_EXERCISE INSTRUCTIONS_
All of the material below is to be repeated exactly.
-=-=-=-=-
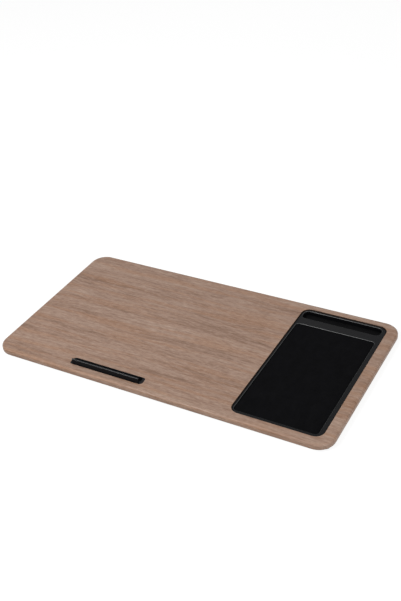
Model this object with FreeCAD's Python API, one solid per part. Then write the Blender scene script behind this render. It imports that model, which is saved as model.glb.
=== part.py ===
import FreeCAD, Part
import math
import os

os.makedirs("parts", exist_ok=True)

# Lap desk: a wood-decor board with a moulded tray (mouse pad and phone slot) let into its
# right end, and a flip-up laptop stop near its front edge. Millimetres, +Z up, +X to the right,
# -Y towards the user. The origin is on the supporting surface, below the centre of the board.

# ---------------------------------------------------------------- driving dimensions
# board
board_length = 575.0
board_depth = 305.0
board_corner_radius = 26.0
core_thickness = 10.2
foil_thickness = 0.4
backer_thickness = 0.4
top_edge_radius = 4.0
bottom_edge_radius = 3.0

# feet
foot_height = 3.0
foot_radius = 7.0
foot_edge_radius = 0.8
foot_side_inset = 12.5
foot_end_inset = 18.0
foot_web = 1.3
foot_washer_radius = 3.2
foot_washer_thickness = 0.4

# opening in the board for the tray
opening_width = 144.0
opening_right_margin = 17.4
opening_front_margin = 15.1
opening_rear_margin = 12.9
opening_corner_radius = 14.5
opening_edge_radius = 0.3
ledge_width = 7.0

# tray
tray_gap = 0.8
tray_drop = 1.5
tray_edge_radius = 1.2
tray_rim_left = 3.1
tray_rim_right = 7.2
tray_rim_front = 5.6
tray_rim_rear = 3.5
tray_inner_edge_radius = 1.0
tray_edge_land = 0.05
tray_lift = 0.2
pan_thickness = 1.6
rib_thickness = 1.4
long_rib_count = 3
cross_rib_count = 5
boss_radius = 3.2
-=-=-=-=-
_RESULT_
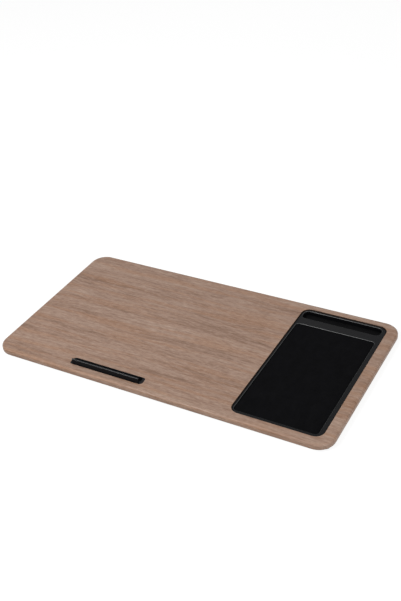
Model this object with FreeCAD's Python API, one solid per part. Then write the Blender scene script behind this render. It imports that model, which is saved as model.glb.
=== part.py ===
import FreeCAD, Part
import math
import os

os.makedirs("parts", exist_ok=True)

# Lap desk: a wood-decor board with a moulded tray (mouse pad and phone slot) let into its
# right end, and a flip-up laptop stop near its front edge. Millimetres, +Z up, +X to the right,
# -Y towards the user. The origin is on the supporting surface, below the centre of the board.

# ---------------------------------------------------------------- driving dimensions
# board
board_length = 575.0
board_depth = 305.0
board_corner_radius = 26.0
core_thickness = 10.2
foil_thickness = 0.4
backer_thickness = 0.4
top_edge_radius = 4.0
bottom_edge_radius = 3.0

# feet
foot_height = 3.0
foot_radius = 7.0
foot_edge_radius = 0.8
foot_side_inset = 12.5
foot_end_inset = 18.0
foot_web = 1.3
foot_washer_radius = 3.2
foot_washer_thickness = 0.4

# opening in the board for the tray
opening_width = 144.0
opening_right_margin = 17.4
opening_front_margin = 15.1
opening_rear_margin = 12.9
opening_corner_radius = 14.5
opening_edge_radius = 0.3
ledge_width = 7.0

# tray
tray_gap = 0.8
tray_drop = 1.5
tray_edge_radius = 1.2
tray_rim_left = 3.1
tray_rim_right = 7.2
tray_rim_front = 5.6
tray_rim_rear = 3.5
tray_inner_edge_radius = 1.0
tray_edge_land = 0.05
tray_lift = 0.2
pan_thickness = 1.6
rib_thickness = 1.4
long_rib_count = 3
cross_rib_count = 5
boss_radius = 3.2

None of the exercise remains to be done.